- _Required task_:
Go through the listing and pick out each line with the word "from" in it.

- _Stored data_:
----

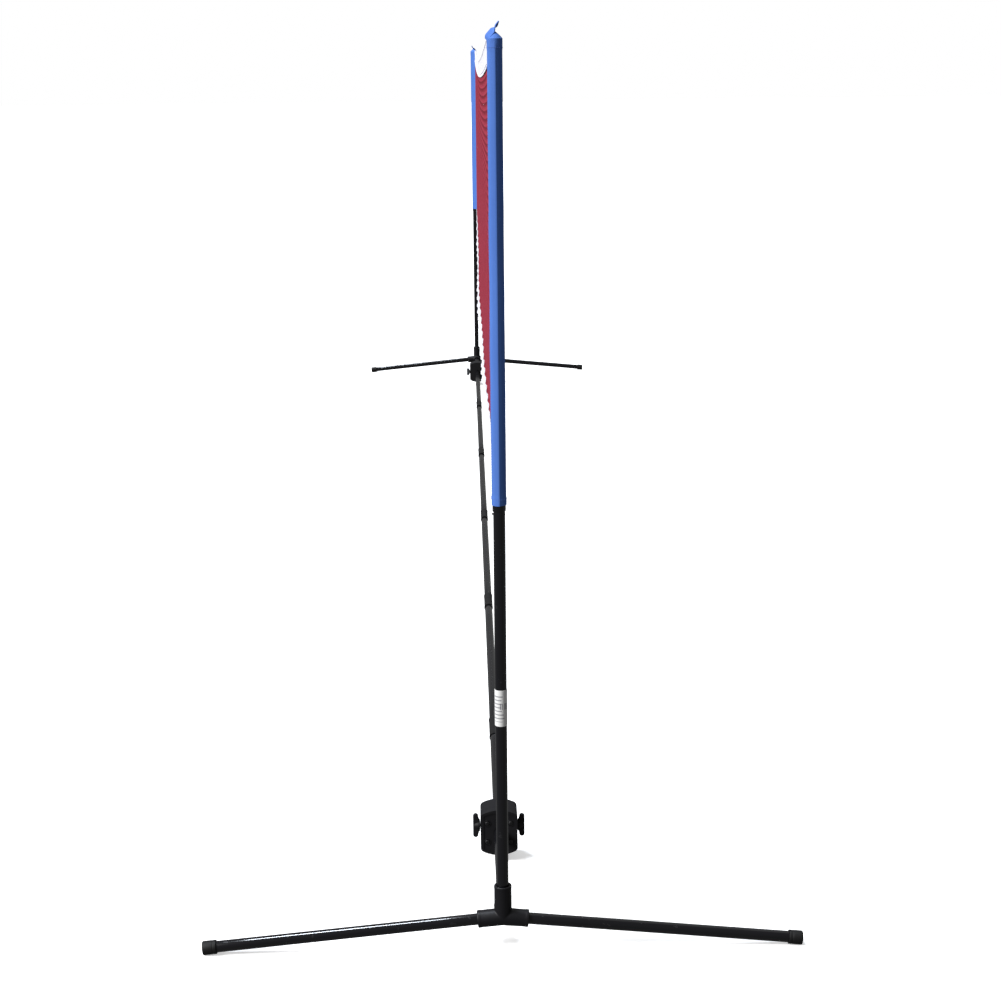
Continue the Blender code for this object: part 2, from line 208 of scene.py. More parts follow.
def clothFinish(name, deep, light, sheen):
    # coated polyester: plain weave, long soft changes of tone, and painted shade darkening the dips between
    # threads
    made = Finish(name, Sheen_Weight=sheen, Sheen_Roughness=0.4, Specular_IOR_Level=0.22)
    across, along = made.cloth()
    threads = weave(made, finishSizes["weavePitch"], across, along)
    cloud = made.speckle(9, 5, (1, 1, 0.5))
    mottle = made.speckle(320, 3)
    made.bump(threads * 0.7 + mottle * 0.5, 0.30, 0.0004)
    return made.show(
        # painted shade: the weave term darkens the dips between threads
        Base_Color=made.blended((cloud * 0.75 + threads * 0.15 + mottle * 0.15).held(), deep, light),
        Roughness=mottle * 0.2 + 0.62)


def webFinish():
    # white woven tape: ribs across it, painted lilac shade in soft patches and in the troughs between ribs,
    # and handling marks
    made = Finish("white_tape_web", Sheen_Weight=0.25, Specular_IOR_Level=0.25)
    across, along = made.cloth()
    ribs = (along * (2 * math.pi / finishSizes["webPitch"])).wave() * 0.5 + 0.5
    threads = weave(made, finishSizes["weavePitch"], across, along)
    cloud = made.speckle(7, 5)
    marks = (made.speckle(55, 4) - 0.60).held() * 1.5
    made.bump(ribs * 0.6 + threads * 0.5, 0.35, 0.0005)
    # painted shade: the white turns lilac in soft patches and in the troughs between the ribs
    shadedWhite = made.blended((cloud * 0.8 + ribs * 0.1).held(), finishSizes["whiteShade"], finishSizes["white"])
    return made.show(
        Base_Color=made.blended(marks.held(), shadedWhite, tone(0.60, 0.57, 0.58)), Roughness=ribs * 0.1 + 0.72)


def twineFinish():
    # twisted polyethylene twine: diagonal lay, shade that changes from strand to strand
    made = Finish("maroon_twine", Sheen_Weight=0.04, Specular_IOR_Level=0.22)
    lay = made.node("ShaderNodeTexWave", {"bands_direction": "DIAGONAL"}, {
        "Vector": made.place(), "Scale": 420, "Distortion": 1.5, "Detail": 1.0})
    cloud = made.speckle(14, 5)
    strand = made.speckle(260, 3)
    made.bump(lay, 0.5, 0.0005)
    return made.show(
        Base_Color=made.blended(
            (cloud * 0.7 + strand * 0.5 - 0.1).held(), finishSizes["maroon"], finishSizes["maroonLight"]),
        Roughness=strand * 0.2 + 0.50)


def threadFinish(name, color, shade):
    made = Finish(name, Sheen_Weight=0.3)
    lay = made.speckle(1400, 2)
    made.bump(lay, 0.4, 0.0002)
    return made.show(Base_Color=made.blended(lay, shade, color), Roughness=lay * 0.2 + 0.6)


def labelFinish():
    # paper label with plain grey rules of several lengths, and one block of bars
    made = Finish("label_paper", Specular_IOR_Level=0.45, Coat_Weight=0.25, Coat_Roughness=0.3)
    across, along = made.cloth()
    rows = (along * (2 * math.pi / 0.0064)).wave() > 0.45
    ragged = made.speckle(40, 1, (0.1, 0.1, 1.0)) * 0.030 + 0.004
    printed = rows * (across < ragged) * (across > 0.003) * (along > 0.008) * (along < 0.058)
    bars = (made.speckle(330, 0, (1, 1, 0.0)) > 0.5) * (along > 0.030) * (along < 0.041)
    bars = bars * (across > 0.012) * (across < 0.030)
    fibre = made.speckle(600, 3)
    made.bump(fibre, 0.15, 0.0002)
    return made.show(
        Base_Color=made.blended(
            ((printed + bars) * 0.75).held(), tone(0.83, 0.83, 0.82), tone(0.20, 0.20, 0.23)),
        Roughness=fibre * 0.15 + 0.42)


finishes = {
    "tube": tubeFinish(),
    "tee": plasticFinish("tee_plastic", finishSizes["plasticBlack"], finishSizes["plasticPale"], 950, 0.34),
    "clamp": plasticFinish(
        "clamp_plastic", finishSizes["plasticBlack"], finishSizes["plasticPale"], 620, 0.50),
    "cap": plasticFinish("cap_plastic", finishSizes["capBlack"], finishSizes["plasticPale"], 800, 0.46),
    "steel": steelFinish(),
    "screw": screwFinish(),
    "blue": clothFinish("blue_sleeve_cloth", finishSizes["blueDeep"], finishSizes["blueLight"], 0.02),
    "white": webFinish(),
    "twine": twineFinish(),
    "whiteThread": threadFinish("white_thread", tone(0.85, 0.85, 0.87), tone(0.60, 0.60, 0.64)),
    "blueThread": threadFinish("blue_thread", tone(0.09, 0.20, 0.62), tone(0.03, 0.07, 0.28)),
    "label": labelFinish(),
}
print("finishes made")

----

- _Exercise result_:
Continue the Blender code for this object: part 2, from line 208 of scene.py. More parts follow.
    # twisted polyethylene twine: diagonal lay, shade that changes from strand to strand